━━━━━ GIVEN MATERIAL

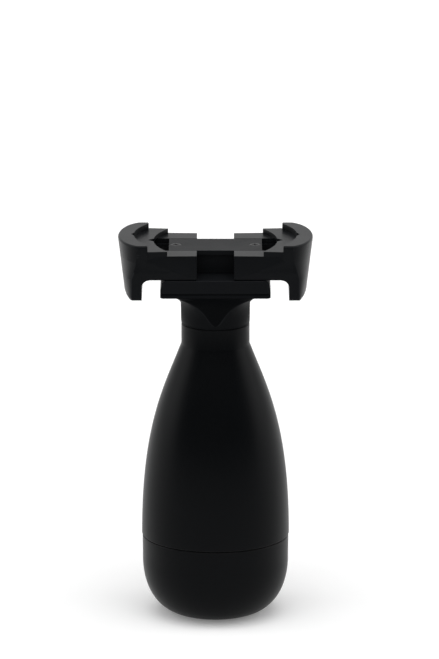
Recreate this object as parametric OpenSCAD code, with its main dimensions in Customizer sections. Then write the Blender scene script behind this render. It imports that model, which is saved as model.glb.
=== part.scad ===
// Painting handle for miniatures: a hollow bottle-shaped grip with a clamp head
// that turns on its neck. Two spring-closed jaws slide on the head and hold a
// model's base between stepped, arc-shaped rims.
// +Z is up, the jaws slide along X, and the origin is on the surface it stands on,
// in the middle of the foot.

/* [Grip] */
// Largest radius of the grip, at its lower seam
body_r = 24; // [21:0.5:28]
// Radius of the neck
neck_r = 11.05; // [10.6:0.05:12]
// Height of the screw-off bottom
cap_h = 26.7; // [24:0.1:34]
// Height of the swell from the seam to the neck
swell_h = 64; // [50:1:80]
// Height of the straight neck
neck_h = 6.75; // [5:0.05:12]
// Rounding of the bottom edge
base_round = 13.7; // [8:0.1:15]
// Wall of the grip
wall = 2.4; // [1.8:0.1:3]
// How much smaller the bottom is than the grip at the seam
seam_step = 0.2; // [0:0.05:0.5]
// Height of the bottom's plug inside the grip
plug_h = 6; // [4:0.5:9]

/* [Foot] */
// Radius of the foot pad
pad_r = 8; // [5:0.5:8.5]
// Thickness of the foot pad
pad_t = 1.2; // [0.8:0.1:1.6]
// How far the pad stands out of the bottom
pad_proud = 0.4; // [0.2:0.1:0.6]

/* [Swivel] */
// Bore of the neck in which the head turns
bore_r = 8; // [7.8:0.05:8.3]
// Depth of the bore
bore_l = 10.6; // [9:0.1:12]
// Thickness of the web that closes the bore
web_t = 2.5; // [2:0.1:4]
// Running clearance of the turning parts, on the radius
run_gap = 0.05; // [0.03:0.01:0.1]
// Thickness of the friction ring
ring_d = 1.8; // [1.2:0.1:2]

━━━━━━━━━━

• [GOAL]: Search the lines for "with". Copy each line that has it.

• [SOLUTION TO THE EXERCISE]:
Recreate this object as parametric OpenSCAD code, with its main dimensions in Customizer sections. Then write the Blender scene script behind this render. It imports that model, which is saved as model.glb.
// Painting handle for miniatures: a hollow bottle-shaped grip with a clamp head